▸ Task objective: Every line of the material that follows must be printed again exactly.

▸ Dataset extract:
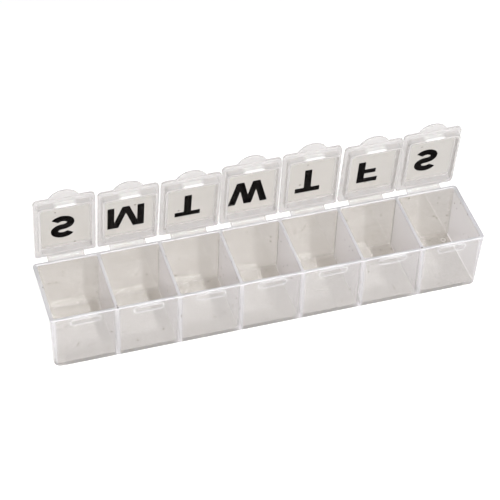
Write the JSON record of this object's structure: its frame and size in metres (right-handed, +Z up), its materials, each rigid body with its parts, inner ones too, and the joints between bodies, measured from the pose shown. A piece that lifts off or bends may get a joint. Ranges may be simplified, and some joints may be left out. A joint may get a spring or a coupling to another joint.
{
  "type": "pill organizer",
  "caption": "Travel pill organizer: a long moulded tray of daily compartments, each with its own flip lid on a living hinge, with a plug frame, snap bead, thumb tab and printed day initial.",
  "frame": {"origin": "centre of the tray's underside", "axes": "+X along the length, from the first day to the last when read from the front; +Y from the front to the hinge side; +Z up"},
  "size_m": [0.15, 0.0297, 0.0539],
  "materials": {
    "tray_plastic": "milky translucent moulded polypropylene, softly glossy",
    "lid_plastic": "milky translucent moulded polypropylene, thinner and clearer, softly glossy",
    "hinge_plastic": "thin flexed polypropylene web",
    "print_ink": "black pad-printed ink"
  },
  "bodies": {
    "tray": {"tray": "tray_plastic", "hinge_sunday": "hinge_plastic", "hinge_monday": "hinge_plastic", "hinge_tuesday": "hinge_plastic", "hinge_wednesday": "hinge_plastic", "hinge_thursday": "hinge_plastic", "hinge_friday": "hinge_plastic", "hinge_saturday": "hinge_plastic"},
    "lid_sunday": {"lid_sunday": "lid_plastic", "letter_sunday": "print_ink"},
    "lid_monday": {"lid_monday": "lid_plastic", "letter_monday": "print_ink"},
    "lid_tuesday": {"lid_tuesday": "lid_plastic", "letter_tuesday": "print_ink"},
    "lid_wednesday": {"lid_wednesday": "lid_plastic", "letter_wednesday": "print_ink"},
    "lid_thursday": {"lid_thursday": "lid_plastic", "letter_thursday": "print_ink"},
    "lid_friday": {"lid_friday": "lid_plastic", "letter_friday": "print_ink"},
    "lid_saturday": {"lid_saturday": "lid_plastic", "letter_saturday": "print_ink"}
  },
  "joints": [
    {"name": "flip_sunday", "type": "hinge", "parent": "tray", "child": "lid_sunday", "pos_m": [-0.0633, 0.01485, 0.02215], "axis": [-1, 0, 0], "range_deg": [-83.5, 96.5], "stiffness_Nm_per_rad": 0.002, "deforming": ["hinge_sunday"]},
    {"name": "flip_monday", "type": "hinge", "parent": "tray", "child": "lid_monday", "pos_m": [-0.0422, 0.01485, 0.02215], "axis": [-1, 0, 0], "range_deg": [-81, 99], "stiffness_Nm_per_rad": 0.002, "deforming": ["hinge_monday"]},
    {"name": "flip_tuesday", "type": "hinge", "parent": "tray", "child": "lid_tuesday", "pos_m": [-0.0211, 0.01485, 0.02215], "axis": [-1, 0, 0], "range_deg": [-80.5, 99.5], "stiffness_Nm_per_rad": 0.002, "deforming": ["hinge_tuesday"]},
    {"name": "flip_wednesday", "type": "hinge", "parent": "tray", "child": "lid_wednesday", "pos_m": [0, 0.01485, 0.02215], "axis": [-1, 0, 0], "range_deg": [-83.7, 96.3], "stiffness_Nm_per_rad": 0.002, "deforming": ["hinge_wednesday"]},
    {"name": "flip_thursday", "type": "hinge", "parent": "tray", "child": "lid_thursday", "pos_m": [0.0211, 0.01485, 0.02215], "axis": [-1, 0, 0], "range_deg": [-84.7, 95.3], "stiffness_Nm_per_rad": 0.002, "deforming": ["hinge_thursday"]},
    {"name": "flip_friday", "type": "hinge", "parent": "tray", "child": "lid_friday", "pos_m": [0.0422, 0.01485, 0.02215], "axis": [-1, 0, 0], "range_deg": [-81.3, 98.7], "stiffness_Nm_per_rad": 0.002, "deforming": ["hinge_friday"]},
    {"name": "flip_saturday", "type": "hinge", "parent": "tray", "child": "lid_saturday", "pos_m": [0.0633, 0.01485, 0.02215], "axis": [-1, 0, 0], "range_deg": [-82.8, 97.2], "stiffness_Nm_per_rad": 0.002, "deforming": ["hinge_saturday"]}
  ]
}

▸ Correct answer:
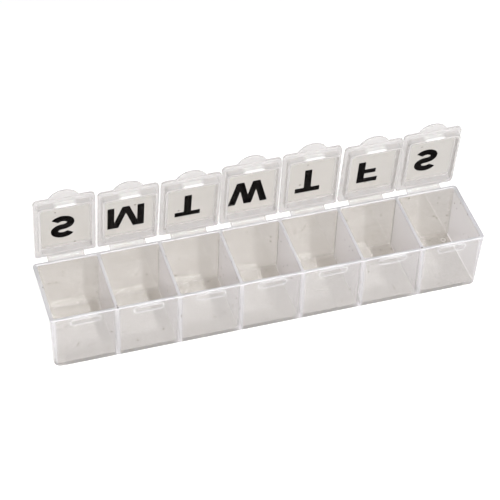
Write the JSON record of this object's structure: its frame and size in metres (right-handed, +Z up), its materials, each rigid body with its parts, inner ones too, and the joints between bodies, measured from the pose shown. A piece that lifts off or bends may get a joint. Ranges may be simplified, and some joints may be left out. A joint may get a spring or a coupling to another joint.
{
  "type": "pill organizer",
  "caption": "Travel pill organizer: a long moulded tray of daily compartments, each with its own flip lid on a living hinge, with a plug frame, snap bead, thumb tab and printed day initial.",
  "frame": {"origin": "centre of the tray's underside", "axes": "+X along the length, from the first day to the last when read from the front; +Y from the front to the hinge side; +Z up"},
  "size_m": [0.15, 0.0297, 0.0539],
  "materials": {
    "tray_plastic": "milky translucent moulded polypropylene, softly glossy",
    "lid_plastic": "milky translucent moulded polypropylene, thinner and clearer, softly glossy",
    "hinge_plastic": "thin flexed polypropylene web",
    "print_ink": "black pad-printed ink"
  },
  "bodies": {
    "tray": {"tray": "tray_plastic", "hinge_sunday": "hinge_plastic", "hinge_monday": "hinge_plastic", "hinge_tuesday": "hinge_plastic", "hinge_wednesday": "hinge_plastic", "hinge_thursday": "hinge_plastic", "hinge_friday": "hinge_plastic", "hinge_saturday": "hinge_plastic"},
    "lid_sunday": {"lid_sunday": "lid_plastic", "letter_sunday": "print_ink"},
    "lid_monday": {"lid_monday": "lid_plastic", "letter_monday": "print_ink"},
    "lid_tuesday": {"lid_tuesday": "lid_plastic", "letter_tuesday": "print_ink"},
    "lid_wednesday": {"lid_wednesday": "lid_plastic", "letter_wednesday": "print_ink"},
    "lid_thursday": {"lid_thursday": "lid_plastic", "letter_thursday": "print_ink"},
    "lid_friday": {"lid_friday": "lid_plastic", "letter_friday": "print_ink"},
    "lid_saturday": {"lid_saturday": "lid_plastic", "letter_saturday": "print_ink"}
  },
  "joints": [
    {"name": "flip_sunday", "type": "hinge", "parent": "tray", "child": "lid_sunday", "pos_m": [-0.0633, 0.01485, 0.02215], "axis": [-1, 0, 0], "range_deg": [-83.5, 96.5], "stiffness_Nm_per_rad": 0.002, "deforming": ["hinge_sunday"]},
    {"name": "flip_monday", "type": "hinge", "parent": "tray", "child": "lid_monday", "pos_m": [-0.0422, 0.01485, 0.02215], "axis": [-1, 0, 0], "range_deg": [-81, 99], "stiffness_Nm_per_rad": 0.002, "deforming": ["hinge_monday"]},
    {"name": "flip_tuesday", "type": "hinge", "parent": "tray", "child": "lid_tuesday", "pos_m": [-0.0211, 0.01485, 0.02215], "axis": [-1, 0, 0], "range_deg": [-80.5, 99.5], "stiffness_Nm_per_rad": 0.002, "deforming": ["hinge_tuesday"]},
    {"name": "flip_wednesday", "type": "hinge", "parent": "tray", "child": "lid_wednesday", "pos_m": [0, 0.01485, 0.02215], "axis": [-1, 0, 0], "range_deg": [-83.7, 96.3], "stiffness_Nm_per_rad": 0.002, "deforming": ["hinge_wednesday"]},
    {"name": "flip_thursday", "type": "hinge", "parent": "tray", "child": "lid_thursday", "pos_m": [0.0211, 0.01485, 0.02215], "axis": [-1, 0, 0], "range_deg": [-84.7, 95.3], "stiffness_Nm_per_rad": 0.002, "deforming": ["hinge_thursday"]},
    {"name": "flip_friday", "type": "hinge", "parent": "tray", "child": "lid_friday", "pos_m": [0.0422, 0.01485, 0.02215], "axis": [-1, 0, 0], "range_deg": [-81.3, 98.7], "stiffness_Nm_per_rad": 0.002, "deforming": ["hinge_friday"]},
    {"name": "flip_saturday", "type": "hinge", "parent": "tray", "child": "lid_saturday", "pos_m": [0.0633, 0.01485, 0.02215], "axis": [-1, 0, 0], "range_deg": [-82.8, 97.2], "stiffness_Nm_per_rad": 0.002, "deforming": ["hinge_saturday"]}
  ]
}